Department of Religion and Philosophy


Emory University, PhD; Candler School of Theology, MDiv
Emory University, BA

Research and Teaching Interests
History of Early Christianity, including the Patristics Period as well as the status and role of women during that time.

Professional Affiliations and Awards

  • Otterbein Teacher of the Year 2014
  • United Methodist Teacher of the Year 2014

Selected Publications

  • “Montanus: Heretic or Spirit-Filled Prophet,” The Fourth R 26:6 (November-December 2013).
  • “The Martyrdom of Perpetua and Felicitas,” The Fourth R 24:6 (November-December 2011), pp. 5-11, 22.
  • “Irenaeus of Lyons: Defender of Orthodoxy,” The Fourth R 22:4 (July-August 2009), pp. 7-12.

Personal Statement
I've been interested in history ever since I was a boy. In middle school I devoured biographies of Julius Caesar, Alexander the Great, and Cyrus of Persia, and was fairly certain that I just had to be the reincarnation of a Roman soldier.
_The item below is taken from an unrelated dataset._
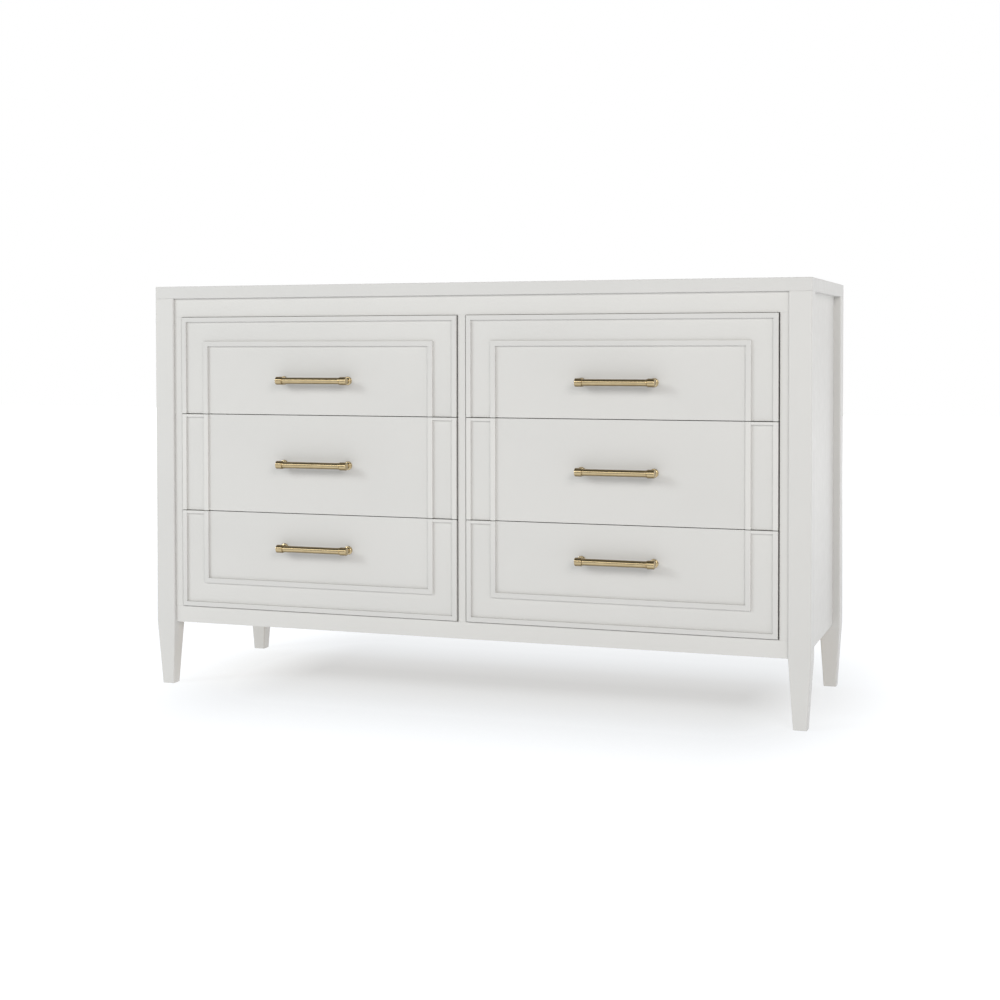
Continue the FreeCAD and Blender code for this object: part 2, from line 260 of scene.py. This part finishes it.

That fascination, together with the fact that I grew up in the Bible Belt (in the 1950s there really was such a thing) meant that religion and history just naturally ran together for me. I earned an undergraduate degree from Emory University where I majored in religion. The most crucial aspect of those years was my discovery of the difference between a confessional approach to religion and its academic study, an experience that kindled a passion that has not faded to this day. My graduate studies (also at Emory) focused on the history of early Christianity along with the Greek philosophers who profoundly influenced Christianity during those early centuries. My first teaching position was at Brevard University in North Carolina where I was assigned introductory courses in religion and in philosophy. I left the Carolina mountains in 1991 for Otterbein University where I was able to add to that introductory mix some more advanced courses in the history of Christianity. For a time I also taught an introductory course on Eastern Religions along with courses on ethics and effective thinking. Several years ago my interests broadened still further to include a course on Native American religions. For the past twenty years I have also taught two courses in the history of Christianity for the United Methodist Course of Study School at Candler Seminary in Atlanta, and more recently for the parallel school at the United Methodist seminary in Delaware, Ohio.